Tatry. Zmarł turysta rażony piorunem na Giewoncie
Nie udało się uratować turysty, który został rażony piorunem na Giewoncie. Poszkodowany został przetransportowany do zakopiańskiego szpitala przez ratowników TOPR na pokładzie śmigłowca. Mężczyzna zmarł w szpitalu.
W środę około godz. 15 nad Tatami rozpętała się gwałtowna burza z licznymi wyładowaniami atmosferycznymi i nawalnym deszczem. Zgłoszenie o rażonym przez piorun mężczyźnie dotarło do centrali TOPR w Zakopanem kilka minut po godzinie 17. Turysta znajdował się w kopule szczytowej Giewontu.
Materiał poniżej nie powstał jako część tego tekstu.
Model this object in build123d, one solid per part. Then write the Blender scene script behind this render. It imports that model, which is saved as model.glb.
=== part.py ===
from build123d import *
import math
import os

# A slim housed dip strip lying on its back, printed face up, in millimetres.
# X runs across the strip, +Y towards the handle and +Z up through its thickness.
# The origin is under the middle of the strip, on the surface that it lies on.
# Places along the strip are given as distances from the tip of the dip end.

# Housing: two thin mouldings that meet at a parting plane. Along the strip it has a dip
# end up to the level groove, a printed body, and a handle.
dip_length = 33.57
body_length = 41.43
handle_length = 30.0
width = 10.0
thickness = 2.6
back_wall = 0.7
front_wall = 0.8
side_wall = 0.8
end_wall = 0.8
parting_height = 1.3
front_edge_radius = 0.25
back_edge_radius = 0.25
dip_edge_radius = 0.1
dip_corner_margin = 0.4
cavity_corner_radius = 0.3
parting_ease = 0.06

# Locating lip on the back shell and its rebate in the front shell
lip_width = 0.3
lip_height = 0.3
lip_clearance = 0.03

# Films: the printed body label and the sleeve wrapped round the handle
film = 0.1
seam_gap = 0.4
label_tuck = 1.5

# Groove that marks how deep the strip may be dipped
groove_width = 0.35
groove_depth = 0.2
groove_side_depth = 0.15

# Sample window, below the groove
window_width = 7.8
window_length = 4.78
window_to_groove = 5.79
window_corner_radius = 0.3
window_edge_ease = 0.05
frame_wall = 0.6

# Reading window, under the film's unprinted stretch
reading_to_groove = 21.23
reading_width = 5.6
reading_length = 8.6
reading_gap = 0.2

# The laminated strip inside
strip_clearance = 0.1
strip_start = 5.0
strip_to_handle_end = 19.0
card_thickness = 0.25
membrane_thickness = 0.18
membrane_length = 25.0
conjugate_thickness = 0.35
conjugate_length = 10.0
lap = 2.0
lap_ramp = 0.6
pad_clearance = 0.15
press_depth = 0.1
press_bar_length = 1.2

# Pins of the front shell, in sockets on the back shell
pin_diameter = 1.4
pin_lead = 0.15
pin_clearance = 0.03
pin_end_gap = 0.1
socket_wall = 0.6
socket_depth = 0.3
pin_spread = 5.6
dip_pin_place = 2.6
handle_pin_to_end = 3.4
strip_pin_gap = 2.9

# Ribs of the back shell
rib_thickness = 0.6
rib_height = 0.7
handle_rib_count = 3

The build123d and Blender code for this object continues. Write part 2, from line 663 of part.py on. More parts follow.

Ratownicy udali się na miejsce wypadku na pokładzie śmigłowca.
Na miejscu wypadku wysłano pięciu ratowników, którzy podjęli zaawansowane czynności resuscytacyjne.
"Chorego w trakcie resuscytacji podjęto śmigłowcem i przekazano do karetki na lądowisku w Zakopanem. Niestety, w szpitalu o godzinie 19 stwierdzono zgon turysty. Przyczyną śmierci było najprawdopodobniej bezpośrednie rażenie piorunem. Wypadek miał miejsce kilka metrów od krzyża na wierzchołku Giewontu" - przekazali ratownicy TOPR na swoim profilu społecznościowym.
ZOBACZ: Słowacja. Polskie taterniczki utknęły w Tatrach Wysokich. Nocna akcja Horskiej Záchrannej Služby
We środę TOPR śmigłowcem ewakuował jeszcze 2 inne osoby: turystkę po zasłabnięciu na Małym Kościelcu oraz osobę, która doznała urazu stawu skokowego przy zejściu z Kasprowego Wierchu na Halę Gąsienicową.
Giewont jest szczególnie narażony na wyładowania atmosferyczne z uwagi na metalowy krzyż na szczycie oraz zainstalowane na podejściu łańcuchy, które przyciągają pioruny.
Popołudniami burze w górach zdarzają się niemal codziennie w ostatnich dniach wakacji. Służby wydały ostrzeżenia meteorologiczne przed burzami i upałem.